Now that’s irrational.

But it’s also the attachment. Those women are part of the new vanguard of sports fans that are already being targeted as future revenue streams. They are the ones who are buying San Francisco Valkyries shirts even though the Valkyries have no actual players whose identities are yet available to be stolen.

In a more sensibly run society, all this would be a symptom of incipient derangement, and a reason to call the real estate agent to start nailing up signs. But we are cool with all of it because years of precedent have made the whole thing part of who and what we are. Well, all of who and what you jersey-wearing people are. Personally, I limit sporting fashion to only defunct teams who can no longer hurt me in that special way. Today’s ensemble includes a Winnipeg Jets T-shirt, and not the current Winnipeg Jets who used to be the Atlanta Thrashers but the ones who predated those Jets, later became the Arizona Coyotes and are now the Utah Fightin’ WTFs. Crucially, it is a T-shirt, not a jersey, so there are no illusions to greatness that never was and never could be. It’s irrational and it is an attachment but it is an attachment to a graveyard, which is weirder in many ways, but it is at least easier on the ATM.

Plaça Sant Jaume is back to its more sedate state now, and only in part because there’s a taxi strike in Barcelona and the town is significantly more pedestrian in nature.

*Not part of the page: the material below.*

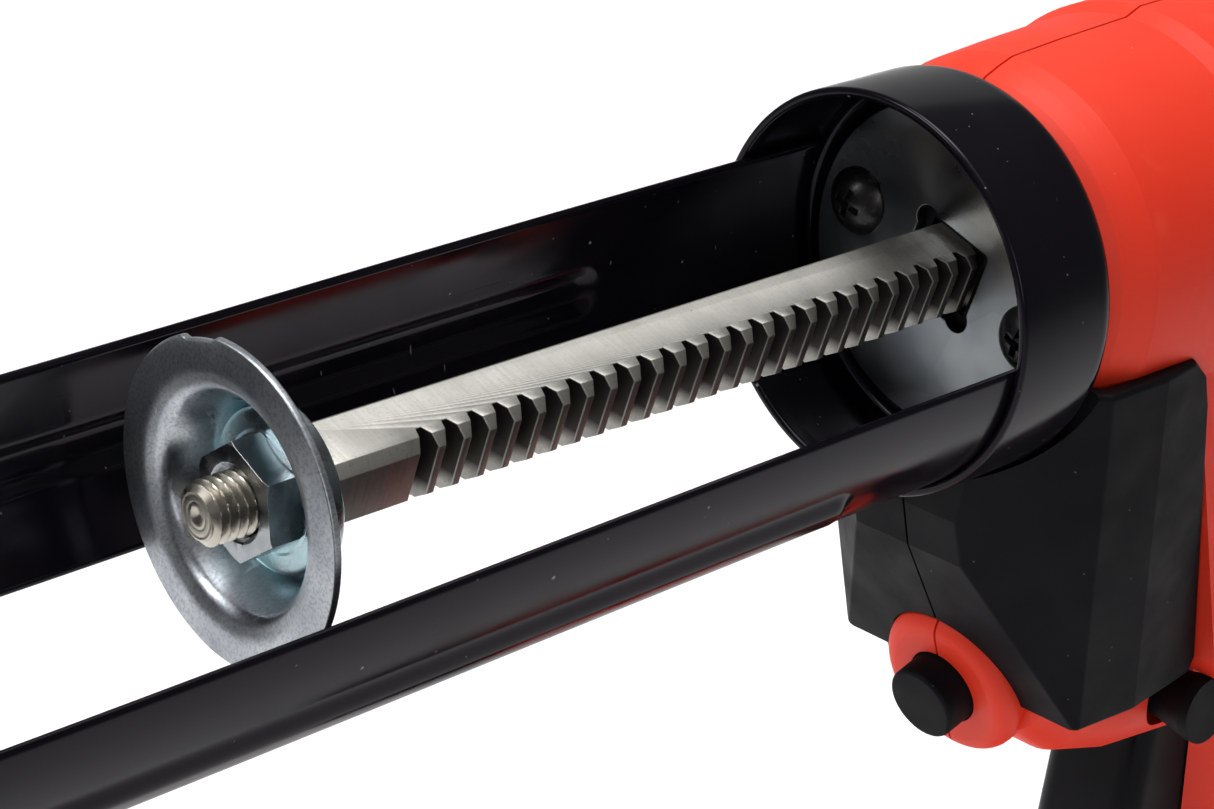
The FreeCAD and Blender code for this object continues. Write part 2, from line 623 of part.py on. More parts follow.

The Barca Femeni season is now four days gone and just dustbin fodder while their fans try to sort out their opinions of next season, starting with the successor to head coach Jonatan Giráldez, who left to become the coach of the NWSL Washington Spirit. It’s hard to win more than everything, but that’s the new bar to get the sea of jersey-wearing fans back to the square that made Sunday an irrational attachment worth remembering for them all.

And speaking of which: you can pick up a Spirit jersey here for only $94.99. Irrational or no, the hustle never ends.